Do this:
Only one stretch of the data below should be repeated: the lines from the line containing "Keep writing the" through the line containing "# which way", inclusive, exactly as they are.

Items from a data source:
[start]

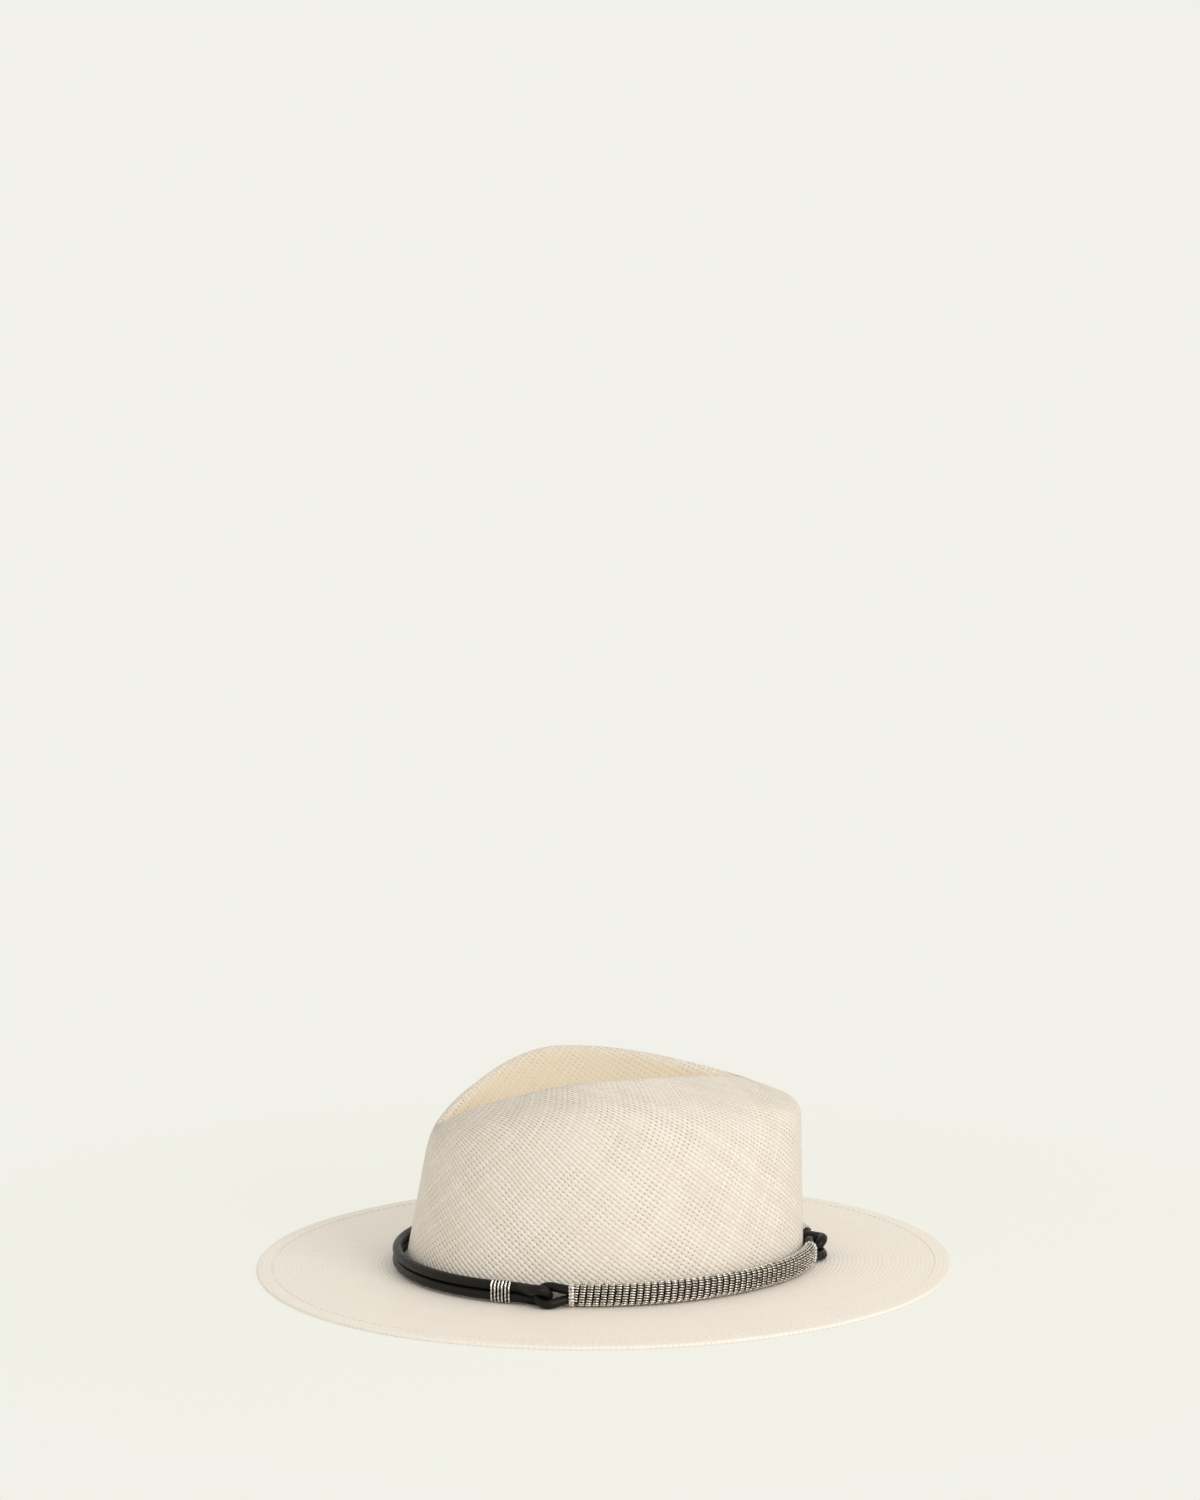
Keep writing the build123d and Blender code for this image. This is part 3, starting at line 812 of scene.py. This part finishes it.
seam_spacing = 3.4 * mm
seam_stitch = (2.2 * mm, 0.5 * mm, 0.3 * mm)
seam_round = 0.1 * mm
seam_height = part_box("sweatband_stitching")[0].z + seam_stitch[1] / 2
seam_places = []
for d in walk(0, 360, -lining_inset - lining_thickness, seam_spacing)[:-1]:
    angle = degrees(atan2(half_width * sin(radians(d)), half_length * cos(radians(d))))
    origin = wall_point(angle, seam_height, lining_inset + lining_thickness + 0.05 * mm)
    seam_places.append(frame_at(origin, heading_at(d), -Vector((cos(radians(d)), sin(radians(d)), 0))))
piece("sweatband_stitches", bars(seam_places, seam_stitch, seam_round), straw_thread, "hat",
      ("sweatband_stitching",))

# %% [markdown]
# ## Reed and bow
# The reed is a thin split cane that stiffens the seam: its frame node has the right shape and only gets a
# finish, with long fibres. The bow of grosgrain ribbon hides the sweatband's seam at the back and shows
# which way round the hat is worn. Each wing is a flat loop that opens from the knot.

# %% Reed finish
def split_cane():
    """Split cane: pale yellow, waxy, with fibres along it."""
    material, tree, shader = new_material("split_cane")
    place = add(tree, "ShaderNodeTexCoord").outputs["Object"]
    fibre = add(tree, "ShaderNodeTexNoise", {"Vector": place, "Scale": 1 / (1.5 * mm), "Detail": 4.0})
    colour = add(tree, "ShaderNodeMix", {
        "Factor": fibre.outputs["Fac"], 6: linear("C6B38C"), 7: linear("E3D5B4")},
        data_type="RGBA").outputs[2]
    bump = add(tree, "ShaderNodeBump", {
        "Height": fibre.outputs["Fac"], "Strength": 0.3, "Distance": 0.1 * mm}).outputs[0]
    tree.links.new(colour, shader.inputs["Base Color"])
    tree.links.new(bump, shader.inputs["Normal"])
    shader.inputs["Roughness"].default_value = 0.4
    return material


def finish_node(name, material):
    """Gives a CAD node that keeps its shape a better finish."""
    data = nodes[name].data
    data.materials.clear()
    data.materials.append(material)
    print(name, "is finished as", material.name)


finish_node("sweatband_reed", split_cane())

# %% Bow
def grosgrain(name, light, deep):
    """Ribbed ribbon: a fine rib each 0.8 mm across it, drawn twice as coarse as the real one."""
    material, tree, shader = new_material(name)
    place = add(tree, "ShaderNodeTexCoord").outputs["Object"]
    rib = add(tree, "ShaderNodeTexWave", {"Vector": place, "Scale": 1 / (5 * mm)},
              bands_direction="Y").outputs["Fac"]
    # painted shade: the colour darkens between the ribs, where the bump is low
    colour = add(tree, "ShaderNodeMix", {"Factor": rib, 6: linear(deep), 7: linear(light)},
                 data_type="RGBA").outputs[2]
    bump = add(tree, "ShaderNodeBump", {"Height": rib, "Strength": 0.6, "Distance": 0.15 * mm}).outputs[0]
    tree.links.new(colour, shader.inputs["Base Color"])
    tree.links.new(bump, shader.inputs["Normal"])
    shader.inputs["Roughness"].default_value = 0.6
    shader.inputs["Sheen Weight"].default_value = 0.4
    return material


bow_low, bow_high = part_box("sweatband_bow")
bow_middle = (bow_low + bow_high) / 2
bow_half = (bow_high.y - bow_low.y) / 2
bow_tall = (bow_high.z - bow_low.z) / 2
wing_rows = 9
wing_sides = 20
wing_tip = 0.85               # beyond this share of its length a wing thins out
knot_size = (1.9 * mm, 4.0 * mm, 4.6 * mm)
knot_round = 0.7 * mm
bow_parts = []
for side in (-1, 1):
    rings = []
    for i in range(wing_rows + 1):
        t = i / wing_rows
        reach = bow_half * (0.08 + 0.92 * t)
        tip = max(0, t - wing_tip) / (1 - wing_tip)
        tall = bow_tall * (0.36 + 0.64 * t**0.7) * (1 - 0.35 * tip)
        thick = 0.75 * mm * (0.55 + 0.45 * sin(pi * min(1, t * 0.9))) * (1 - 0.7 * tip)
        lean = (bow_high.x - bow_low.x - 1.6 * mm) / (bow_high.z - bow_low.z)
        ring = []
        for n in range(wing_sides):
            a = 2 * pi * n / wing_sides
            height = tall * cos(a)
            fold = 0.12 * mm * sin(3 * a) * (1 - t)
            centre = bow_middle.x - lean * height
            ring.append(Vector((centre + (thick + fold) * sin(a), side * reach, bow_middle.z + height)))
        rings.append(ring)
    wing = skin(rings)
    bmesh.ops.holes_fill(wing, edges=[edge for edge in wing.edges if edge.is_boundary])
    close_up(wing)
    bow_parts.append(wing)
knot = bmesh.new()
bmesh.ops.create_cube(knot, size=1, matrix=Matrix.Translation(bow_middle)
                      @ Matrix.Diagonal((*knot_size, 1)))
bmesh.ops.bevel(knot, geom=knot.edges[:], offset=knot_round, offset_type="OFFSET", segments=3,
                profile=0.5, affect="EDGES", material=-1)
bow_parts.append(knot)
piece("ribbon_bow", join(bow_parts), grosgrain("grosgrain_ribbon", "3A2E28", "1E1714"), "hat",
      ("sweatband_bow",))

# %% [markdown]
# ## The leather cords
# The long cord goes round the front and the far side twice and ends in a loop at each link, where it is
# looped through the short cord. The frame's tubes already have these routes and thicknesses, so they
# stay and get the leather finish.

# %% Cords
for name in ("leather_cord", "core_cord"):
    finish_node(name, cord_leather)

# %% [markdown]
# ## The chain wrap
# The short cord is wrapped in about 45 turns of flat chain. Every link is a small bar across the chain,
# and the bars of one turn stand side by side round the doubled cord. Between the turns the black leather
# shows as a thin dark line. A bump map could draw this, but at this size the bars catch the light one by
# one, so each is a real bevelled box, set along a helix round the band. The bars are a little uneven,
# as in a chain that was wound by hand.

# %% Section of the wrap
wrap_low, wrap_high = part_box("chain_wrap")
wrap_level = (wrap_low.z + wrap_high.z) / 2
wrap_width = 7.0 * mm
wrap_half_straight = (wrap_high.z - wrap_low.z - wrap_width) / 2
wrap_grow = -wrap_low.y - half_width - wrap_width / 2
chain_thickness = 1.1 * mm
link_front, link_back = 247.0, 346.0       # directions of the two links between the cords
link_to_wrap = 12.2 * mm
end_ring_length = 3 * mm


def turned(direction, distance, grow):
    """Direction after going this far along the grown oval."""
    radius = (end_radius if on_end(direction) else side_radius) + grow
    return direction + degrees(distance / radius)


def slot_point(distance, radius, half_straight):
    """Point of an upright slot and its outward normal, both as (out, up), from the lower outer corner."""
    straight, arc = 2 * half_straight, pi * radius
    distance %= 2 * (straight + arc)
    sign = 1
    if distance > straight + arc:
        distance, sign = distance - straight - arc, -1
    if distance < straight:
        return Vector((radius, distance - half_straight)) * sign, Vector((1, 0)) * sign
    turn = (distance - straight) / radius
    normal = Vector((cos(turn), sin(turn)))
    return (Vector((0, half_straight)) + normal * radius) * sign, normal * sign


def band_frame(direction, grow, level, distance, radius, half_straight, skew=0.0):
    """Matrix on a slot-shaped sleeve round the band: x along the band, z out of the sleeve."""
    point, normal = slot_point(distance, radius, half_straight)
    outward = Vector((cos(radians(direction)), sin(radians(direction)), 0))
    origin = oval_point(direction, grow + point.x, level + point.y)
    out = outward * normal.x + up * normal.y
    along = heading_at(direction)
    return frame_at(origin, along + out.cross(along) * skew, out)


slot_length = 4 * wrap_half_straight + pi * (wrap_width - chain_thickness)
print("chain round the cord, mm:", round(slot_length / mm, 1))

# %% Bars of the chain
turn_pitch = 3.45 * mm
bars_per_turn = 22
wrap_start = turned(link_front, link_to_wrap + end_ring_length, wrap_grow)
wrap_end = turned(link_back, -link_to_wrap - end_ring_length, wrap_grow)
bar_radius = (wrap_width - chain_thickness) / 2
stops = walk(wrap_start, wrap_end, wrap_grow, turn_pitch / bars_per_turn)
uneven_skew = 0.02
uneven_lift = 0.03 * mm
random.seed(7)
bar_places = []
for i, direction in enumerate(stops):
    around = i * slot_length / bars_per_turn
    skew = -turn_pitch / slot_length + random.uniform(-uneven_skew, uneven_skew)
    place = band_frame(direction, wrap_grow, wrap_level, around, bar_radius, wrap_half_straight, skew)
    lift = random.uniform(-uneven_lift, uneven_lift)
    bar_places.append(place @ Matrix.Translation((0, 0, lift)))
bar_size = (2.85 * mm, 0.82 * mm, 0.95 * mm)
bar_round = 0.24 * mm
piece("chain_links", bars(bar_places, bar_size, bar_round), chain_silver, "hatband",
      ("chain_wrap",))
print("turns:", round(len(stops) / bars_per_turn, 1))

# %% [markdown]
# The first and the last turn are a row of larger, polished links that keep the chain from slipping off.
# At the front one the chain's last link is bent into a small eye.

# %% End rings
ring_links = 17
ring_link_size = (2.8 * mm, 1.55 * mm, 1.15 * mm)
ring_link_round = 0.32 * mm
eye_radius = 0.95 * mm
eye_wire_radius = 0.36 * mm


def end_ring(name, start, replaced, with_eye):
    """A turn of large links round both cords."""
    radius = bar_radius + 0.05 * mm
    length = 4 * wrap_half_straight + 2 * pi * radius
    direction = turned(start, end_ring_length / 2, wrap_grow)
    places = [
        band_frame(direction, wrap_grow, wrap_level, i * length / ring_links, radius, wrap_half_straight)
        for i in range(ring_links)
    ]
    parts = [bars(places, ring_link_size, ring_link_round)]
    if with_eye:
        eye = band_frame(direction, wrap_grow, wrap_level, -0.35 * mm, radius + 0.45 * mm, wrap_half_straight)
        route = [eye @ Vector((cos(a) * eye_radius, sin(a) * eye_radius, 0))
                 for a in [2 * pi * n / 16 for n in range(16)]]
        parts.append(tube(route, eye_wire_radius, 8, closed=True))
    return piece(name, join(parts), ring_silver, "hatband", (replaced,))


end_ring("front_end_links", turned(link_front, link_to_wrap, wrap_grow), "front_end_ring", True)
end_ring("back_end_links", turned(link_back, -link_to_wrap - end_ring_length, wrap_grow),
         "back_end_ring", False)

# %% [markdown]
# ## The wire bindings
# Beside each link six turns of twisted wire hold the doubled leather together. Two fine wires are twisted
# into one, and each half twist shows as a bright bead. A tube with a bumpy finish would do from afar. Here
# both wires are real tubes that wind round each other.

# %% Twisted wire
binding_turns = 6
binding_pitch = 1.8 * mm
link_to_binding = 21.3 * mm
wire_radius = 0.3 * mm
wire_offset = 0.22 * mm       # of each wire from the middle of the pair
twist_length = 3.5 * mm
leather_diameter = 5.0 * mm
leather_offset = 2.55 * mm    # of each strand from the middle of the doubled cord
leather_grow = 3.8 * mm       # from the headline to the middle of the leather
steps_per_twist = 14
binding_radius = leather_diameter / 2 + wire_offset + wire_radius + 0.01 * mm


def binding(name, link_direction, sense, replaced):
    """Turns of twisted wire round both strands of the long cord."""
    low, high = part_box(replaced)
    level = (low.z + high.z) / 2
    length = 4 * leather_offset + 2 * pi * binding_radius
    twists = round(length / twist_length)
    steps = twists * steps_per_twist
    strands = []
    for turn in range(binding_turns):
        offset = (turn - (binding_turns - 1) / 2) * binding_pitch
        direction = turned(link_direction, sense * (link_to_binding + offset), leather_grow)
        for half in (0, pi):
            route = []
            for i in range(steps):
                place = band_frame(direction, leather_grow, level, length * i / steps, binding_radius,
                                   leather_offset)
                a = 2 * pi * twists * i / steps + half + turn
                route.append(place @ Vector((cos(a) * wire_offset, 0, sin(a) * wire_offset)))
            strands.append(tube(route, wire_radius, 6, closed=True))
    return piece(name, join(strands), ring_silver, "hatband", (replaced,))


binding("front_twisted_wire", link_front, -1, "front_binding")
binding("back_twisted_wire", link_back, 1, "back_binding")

[end]
[start]

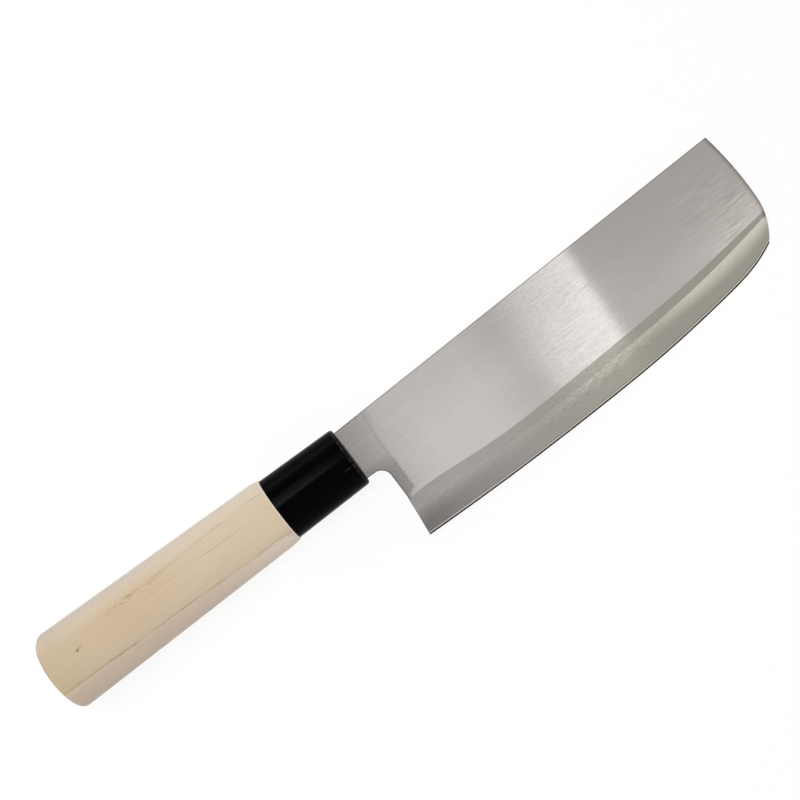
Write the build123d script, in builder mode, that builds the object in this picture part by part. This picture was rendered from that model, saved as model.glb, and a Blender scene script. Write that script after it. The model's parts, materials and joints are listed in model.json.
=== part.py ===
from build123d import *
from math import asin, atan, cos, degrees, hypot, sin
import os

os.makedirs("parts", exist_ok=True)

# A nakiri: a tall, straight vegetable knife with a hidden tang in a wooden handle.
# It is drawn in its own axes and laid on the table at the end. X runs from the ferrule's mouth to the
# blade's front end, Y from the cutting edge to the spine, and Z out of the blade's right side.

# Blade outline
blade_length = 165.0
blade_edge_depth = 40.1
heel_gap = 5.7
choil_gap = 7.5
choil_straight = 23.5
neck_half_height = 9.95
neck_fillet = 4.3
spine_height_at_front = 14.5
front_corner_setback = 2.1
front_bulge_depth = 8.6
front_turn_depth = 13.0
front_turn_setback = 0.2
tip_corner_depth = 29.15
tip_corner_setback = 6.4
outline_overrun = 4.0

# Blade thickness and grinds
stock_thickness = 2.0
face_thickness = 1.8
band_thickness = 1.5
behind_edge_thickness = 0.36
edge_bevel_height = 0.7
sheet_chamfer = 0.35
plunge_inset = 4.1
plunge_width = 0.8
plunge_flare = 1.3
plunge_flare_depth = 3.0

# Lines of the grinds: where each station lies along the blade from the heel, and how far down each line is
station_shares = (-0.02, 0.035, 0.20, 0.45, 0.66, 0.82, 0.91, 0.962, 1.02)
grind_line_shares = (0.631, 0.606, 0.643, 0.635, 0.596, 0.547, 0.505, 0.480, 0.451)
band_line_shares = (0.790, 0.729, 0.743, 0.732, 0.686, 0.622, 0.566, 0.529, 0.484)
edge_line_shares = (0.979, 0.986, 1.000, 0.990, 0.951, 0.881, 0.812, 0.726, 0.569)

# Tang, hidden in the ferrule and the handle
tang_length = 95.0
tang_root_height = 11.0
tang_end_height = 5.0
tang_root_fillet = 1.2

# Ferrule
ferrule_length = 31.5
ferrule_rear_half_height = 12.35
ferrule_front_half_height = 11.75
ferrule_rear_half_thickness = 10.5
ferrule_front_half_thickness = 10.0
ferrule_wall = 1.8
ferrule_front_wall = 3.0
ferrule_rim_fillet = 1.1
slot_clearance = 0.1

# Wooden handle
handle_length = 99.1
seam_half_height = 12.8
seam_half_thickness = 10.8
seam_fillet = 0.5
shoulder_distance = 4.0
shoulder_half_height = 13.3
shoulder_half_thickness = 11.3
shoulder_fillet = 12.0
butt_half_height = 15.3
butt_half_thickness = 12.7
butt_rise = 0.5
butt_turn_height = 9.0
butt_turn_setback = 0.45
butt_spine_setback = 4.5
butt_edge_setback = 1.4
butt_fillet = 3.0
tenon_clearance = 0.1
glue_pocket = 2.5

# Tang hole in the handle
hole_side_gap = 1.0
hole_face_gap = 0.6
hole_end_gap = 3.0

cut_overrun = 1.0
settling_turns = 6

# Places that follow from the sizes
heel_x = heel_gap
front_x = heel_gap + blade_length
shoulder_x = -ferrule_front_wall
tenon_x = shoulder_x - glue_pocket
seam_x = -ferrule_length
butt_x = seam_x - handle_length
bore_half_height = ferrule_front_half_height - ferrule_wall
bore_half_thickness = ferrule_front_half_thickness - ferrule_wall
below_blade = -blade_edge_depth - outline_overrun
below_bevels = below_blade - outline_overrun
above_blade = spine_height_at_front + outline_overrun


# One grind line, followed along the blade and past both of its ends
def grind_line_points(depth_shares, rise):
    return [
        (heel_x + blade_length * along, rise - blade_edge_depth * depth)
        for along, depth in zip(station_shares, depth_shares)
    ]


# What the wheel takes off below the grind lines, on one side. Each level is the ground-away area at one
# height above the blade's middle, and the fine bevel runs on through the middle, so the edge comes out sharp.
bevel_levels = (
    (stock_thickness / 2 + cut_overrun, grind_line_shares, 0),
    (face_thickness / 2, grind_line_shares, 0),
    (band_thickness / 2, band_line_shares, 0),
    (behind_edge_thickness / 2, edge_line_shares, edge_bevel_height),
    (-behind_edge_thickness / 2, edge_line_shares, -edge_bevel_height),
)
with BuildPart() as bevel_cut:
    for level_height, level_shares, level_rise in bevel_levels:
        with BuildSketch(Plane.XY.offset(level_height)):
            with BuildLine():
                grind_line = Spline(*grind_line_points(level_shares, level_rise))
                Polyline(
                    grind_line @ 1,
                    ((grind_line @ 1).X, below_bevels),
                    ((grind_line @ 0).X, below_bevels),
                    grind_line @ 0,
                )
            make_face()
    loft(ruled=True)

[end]
[start]

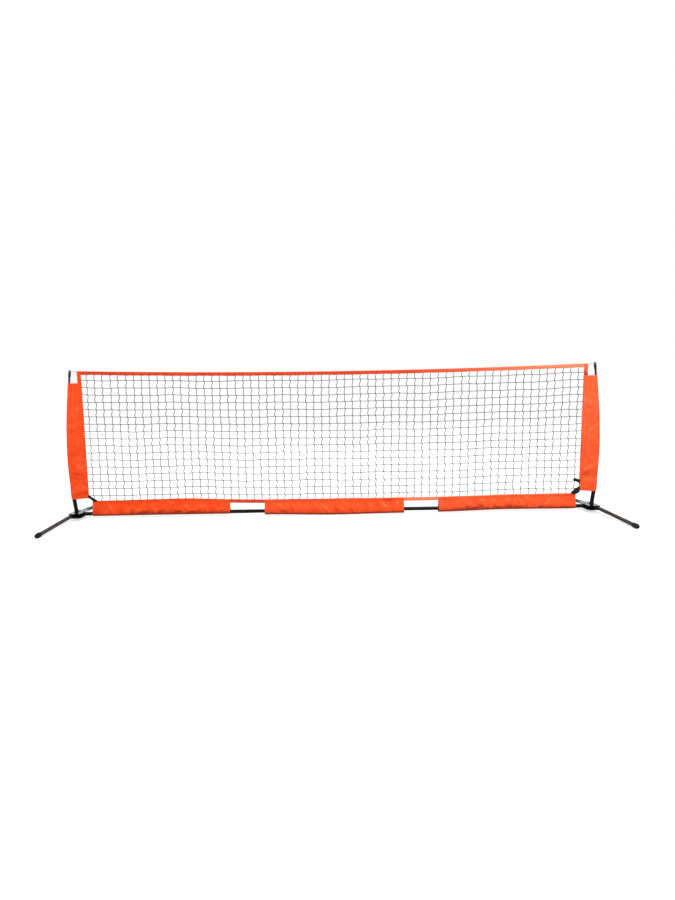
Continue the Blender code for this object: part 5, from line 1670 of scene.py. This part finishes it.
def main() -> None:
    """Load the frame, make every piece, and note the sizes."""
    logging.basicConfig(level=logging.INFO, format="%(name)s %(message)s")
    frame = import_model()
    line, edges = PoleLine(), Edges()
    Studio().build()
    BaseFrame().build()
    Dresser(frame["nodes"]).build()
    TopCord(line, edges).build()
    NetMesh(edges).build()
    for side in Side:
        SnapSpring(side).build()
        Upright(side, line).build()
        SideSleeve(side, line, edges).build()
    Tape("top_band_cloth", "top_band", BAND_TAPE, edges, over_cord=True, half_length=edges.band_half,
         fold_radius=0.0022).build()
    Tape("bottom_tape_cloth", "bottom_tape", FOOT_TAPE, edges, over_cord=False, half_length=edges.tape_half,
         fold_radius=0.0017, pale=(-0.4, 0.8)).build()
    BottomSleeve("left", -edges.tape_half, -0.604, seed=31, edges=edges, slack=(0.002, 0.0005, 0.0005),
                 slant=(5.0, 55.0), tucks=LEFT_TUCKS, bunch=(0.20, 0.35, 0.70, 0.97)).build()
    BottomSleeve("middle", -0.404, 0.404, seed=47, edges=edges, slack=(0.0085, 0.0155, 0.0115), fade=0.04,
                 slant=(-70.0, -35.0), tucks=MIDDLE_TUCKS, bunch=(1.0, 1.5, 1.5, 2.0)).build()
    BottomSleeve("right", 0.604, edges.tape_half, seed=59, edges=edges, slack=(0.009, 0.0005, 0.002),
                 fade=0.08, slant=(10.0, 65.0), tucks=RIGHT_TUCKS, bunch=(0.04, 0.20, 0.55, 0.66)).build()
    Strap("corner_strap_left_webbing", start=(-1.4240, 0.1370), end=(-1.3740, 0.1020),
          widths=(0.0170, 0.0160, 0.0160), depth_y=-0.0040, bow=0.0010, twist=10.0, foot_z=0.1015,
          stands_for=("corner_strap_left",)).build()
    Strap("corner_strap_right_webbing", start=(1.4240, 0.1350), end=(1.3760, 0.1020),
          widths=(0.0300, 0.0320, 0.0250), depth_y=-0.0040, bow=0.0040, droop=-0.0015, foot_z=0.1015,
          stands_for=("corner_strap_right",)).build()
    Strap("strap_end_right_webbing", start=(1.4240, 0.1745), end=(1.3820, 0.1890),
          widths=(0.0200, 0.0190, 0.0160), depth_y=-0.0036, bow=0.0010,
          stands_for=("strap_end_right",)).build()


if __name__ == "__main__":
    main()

[end]

Worked answer:
Keep writing the build123d and Blender code for this image. This is part 3, starting at line 812 of scene.py. This part finishes it.
seam_spacing = 3.4 * mm
seam_stitch = (2.2 * mm, 0.5 * mm, 0.3 * mm)
seam_round = 0.1 * mm
seam_height = part_box("sweatband_stitching")[0].z + seam_stitch[1] / 2
seam_places = []
for d in walk(0, 360, -lining_inset - lining_thickness, seam_spacing)[:-1]:
    angle = degrees(atan2(half_width * sin(radians(d)), half_length * cos(radians(d))))
    origin = wall_point(angle, seam_height, lining_inset + lining_thickness + 0.05 * mm)
    seam_places.append(frame_at(origin, heading_at(d), -Vector((cos(radians(d)), sin(radians(d)), 0))))
piece("sweatband_stitches", bars(seam_places, seam_stitch, seam_round), straw_thread, "hat",
      ("sweatband_stitching",))

# %% [markdown]
# ## Reed and bow
# The reed is a thin split cane that stiffens the seam: its frame node has the right shape and only gets a
# finish, with long fibres. The bow of grosgrain ribbon hides the sweatband's seam at the back and shows
# which way round the hat is worn. Each wing is a flat loop that opens from the knot.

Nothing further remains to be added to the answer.